Definition of walking tractors

December 3rd 2024

Definition of walking tractors

What is a Walking Tractor, and how definite a  Walking Tractor, is a very important question.


Research has identified a number of terms used to identify two-wheel tractors, including "walk-behind tractor; iron-ox; walking tractor; mechanical ox; ox-machine; pedestrian tractor; hand tractor; single-axle tractor; and in Asia, tok-tok".

 

There is also a fair bit of confusion in nomenclature regarding machines of similar size/configuration, that operate a single implement (such as power tillers; rear-tine tillers; rotary hoes; rotary plows; rotary tillers; Rotavators; etc.) The important distinction between a two-wheel tractor and any of these machines is that the two-wheel tractor is a single-axle machine where the operator usually walks behind it or rides the implement being towed.
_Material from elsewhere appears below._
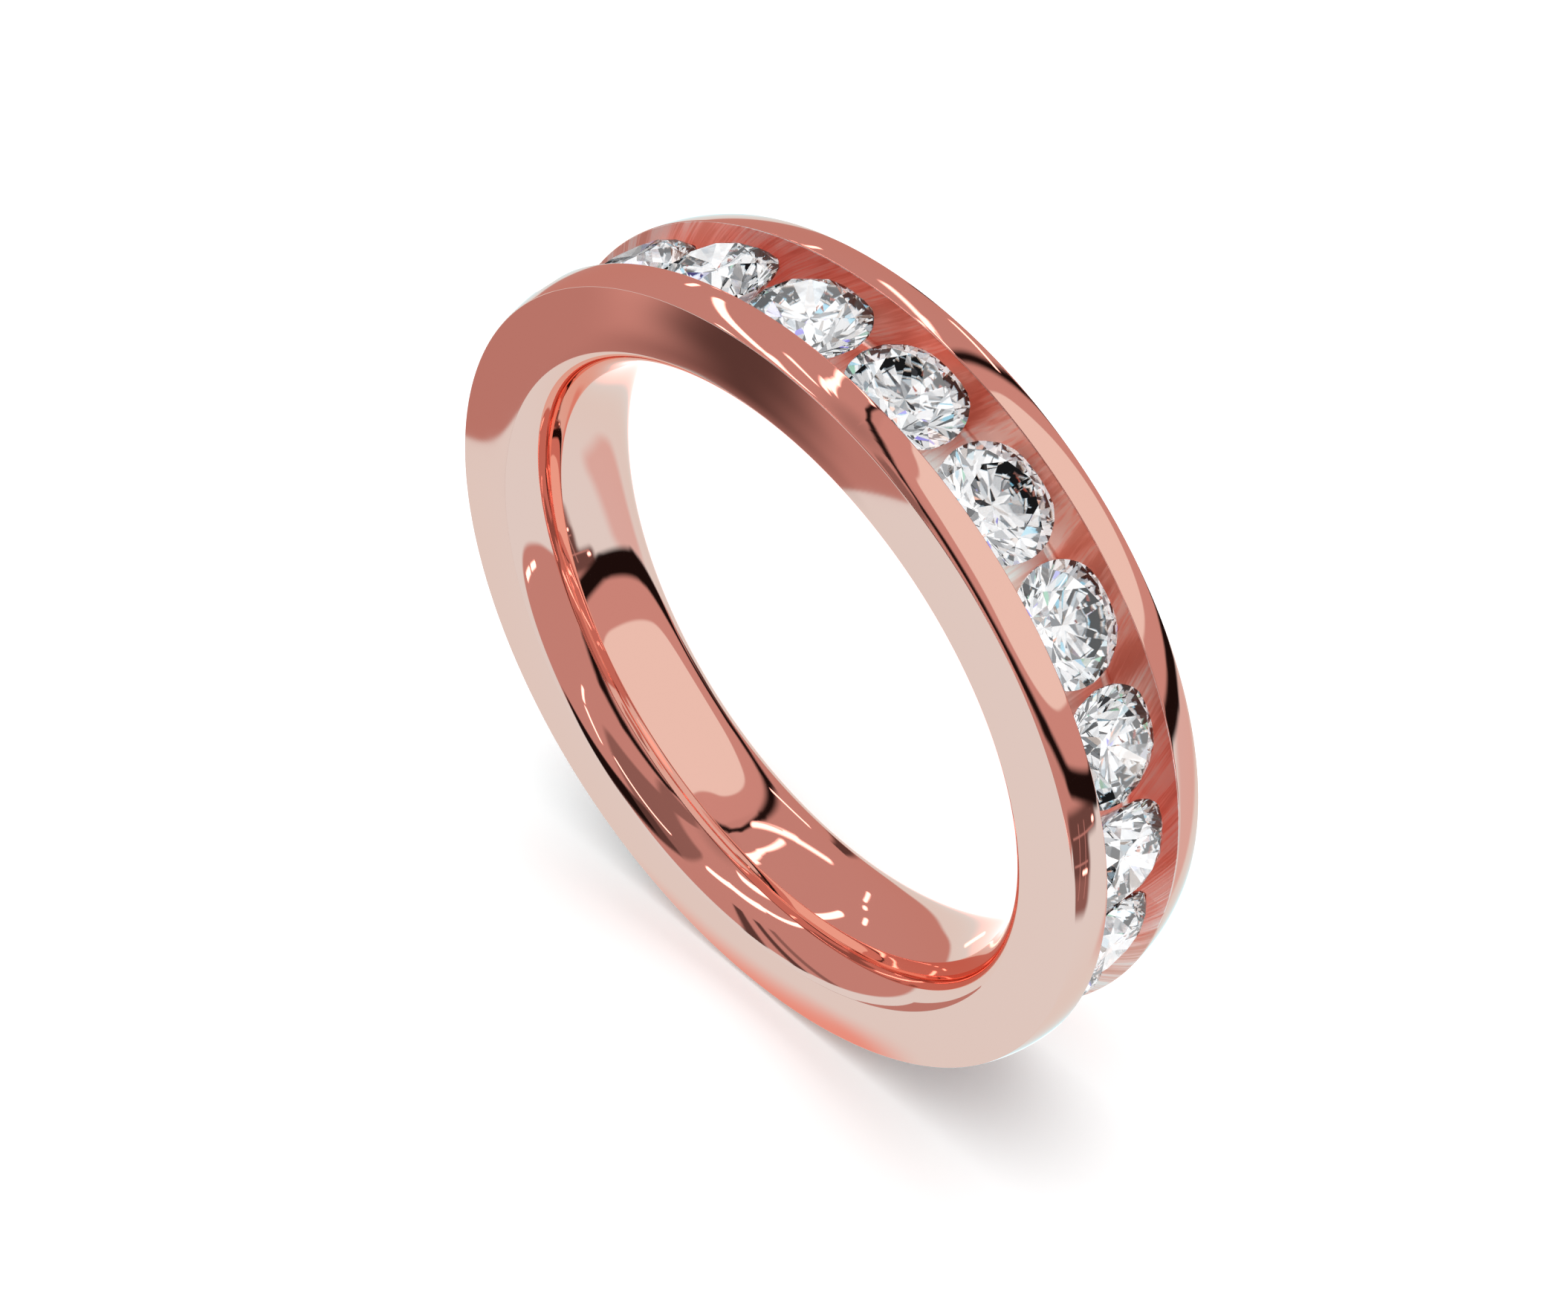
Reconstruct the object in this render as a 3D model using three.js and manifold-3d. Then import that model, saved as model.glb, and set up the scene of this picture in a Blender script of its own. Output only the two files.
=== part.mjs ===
// Full-eternity wedding band: one cast rose gold ring with a channel round its outside,
// and a row of round brilliant diamonds held in that channel by seats cut in its two walls.
//
// Units are millimetres. The finger axis is Y, +Z is up, and the origin is the ring's centre.
// The first diamond sits at the top of the ring.

import * as THREE from 'three';
import { mergeVertices } from 'three/addons/utils/BufferGeometryUtils.js';
import Module from 'manifold-3d';

// ---- driving dimensions -------------------------------------------------------------------

// band: radii are measured from the finger axis, widths along it
const BAND_WIDTH = 4.4;
const SIDE_FACE_RADIUS = 11.25; // outer edge of the flat side faces
const LIP_RADIUS = 11.45; // top edge of the channel walls
const RIM_BULGE = 0.045; // how far each rim swells past a straight line from lip to side face
const CHANNEL_WIDTH = 2.52;
const FLOOR_RADIUS = 9.77; // bottom of the channel
const FLOOR_FILLET = 0.2; // rounding where the channel walls meet its floor

// comfort-fit bore: its section is the middle of an ellipse
const BORE_RADIUS = 8.68; // narrowest place, halfway along the finger axis
const BORE_ELLIPSE_WIDTH = 2.25; // half axis along the finger
const BORE_ELLIPSE_DEPTH = 1.07; // half axis along the radius

// round brilliant diamonds, with the usual angles and shares of the diameter
const STONE_COUNT = 21;
const STONE_DIAMETER = 3.0;
const GIRDLE_RADIUS = 10.73; // middle of the girdle, from the finger axis
const TABLE_SHARE = 0.57;
const GIRDLE_SHARE = 0.03;
const STAR_LENGTH = 0.5; // from table edge to girdle
const LOWER_HALF_LENGTH = 0.77; // from girdle to culet
const CROWN_ANGLE = THREE.MathUtils.degToRad(34.5);
const PAVILION_ANGLE = THREE.MathUtils.degToRad(40.75);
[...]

Two-wheel tractors are designed to operate multiple interchangeable implements, whereas machines in the categories above typically only operate one implement (such as a tiller), in which the implement is often integral to the machine (rather than being removable).

 

"Power tiller" can be understood as a garden tiller/rototiller of the small (3–7 hp or 2.2–5.2 kW) petrol/gasoline/electric powered, hobby gardener variety; they are often sold as a rotary tiller, though the technical agricultural use of that term refers solely to an attachment to a larger tractor. Alternatively, the terms "power tiller" or "rotary tiller" are always understood in Asia and elsewhere to be rubber- or iron-wheeled, self-propelled machines of 5–18 hp (3.7–13.4 kW) and usually powered by heavy-duty single-cylinder diesel engines (many Asian countries historically have had a high luxury tax on petrol/gasoline). Adding to the nomenclature confusion, agricultural engineers like to classify them as single-axle tractors. For clarity, the rest of this article refers to the self-propelled, single-axle, multi-attachment tractive machines as two-wheel tractors.

 

For production agriculture, past and present, two-wheel tractors accept a wide range of implements, such as the following: For soil-working: rototillers, moldboard plows, disc-plows, rotary plows, root/tuber harvesting plows, small subsoiler plows, powered and non-powered harrows, seeders, transplanters, and planters. Even zero-till/no-till planters and seeders have become available. In plant protection and weed control, two-wheel tractor implements consist of various inter-cultivators and sprayers. For harvesting, available implements are: Forage: Sickle bar mowers, disk mowers, hay rakes, hay tedders, hay balers, and bale wrappers [for silage production]. For grain harvest: reaper/grain harvesters, reaper-binders, and even combine harvesters are available [although typically only for Asian two-wheel tractors]. For transportation, trailers with capacities from 0.5 to 5 plus ton cargoes are available. General mowing implements consist of lawnmowers, brush mowers, and flail mowers. For snow removal, implements consist of snowblowers, power sweepers, and snow/dozer blades. Other implements include: chipper/shredders, log splitters, electrical generators, pressure washers, crimper-rollers, fertilizer/salt/lime spreaders, and stump grinders. This list of implements (which may not be complete) means that two-wheel tractors can execute practically all of the chores done by larger 4-wheel tractors, except items like front-loaders, which have the physical stability requirements of a 4-wheel (two-axle) tractor.

 

This confusion over, or perhaps just ignorance of the utility of 2-wheel tractors, persists even at research and institutional levels. The United Nation's Food and Agriculture Organization's statistical database, FAO Stat gauges levels of agricultural mechanization by numbers of 4-wheel tractors and ignores completely the fact that 2-wheel tractors often perform much, or even exactly, the same work as done by 4-wheeled models. By using FAO's statistics, international donors and agricultural research and development centers assume, as Bangladesh and Sri Lanka have very few 4-wheel tractors, that they are completely unmechanized compared to (e.g.) India, which has a large population of them (besides 300,000 two-wheel tractors). Yet, when two-wheel tractors are included, Bangladesh and Sri Lanka are the most highly mechanized countries in South Asia in terms of area farmed using mechanized tillage. Two-wheel tractors are also extremely common for agricultural use in the mountainous countries of Europe.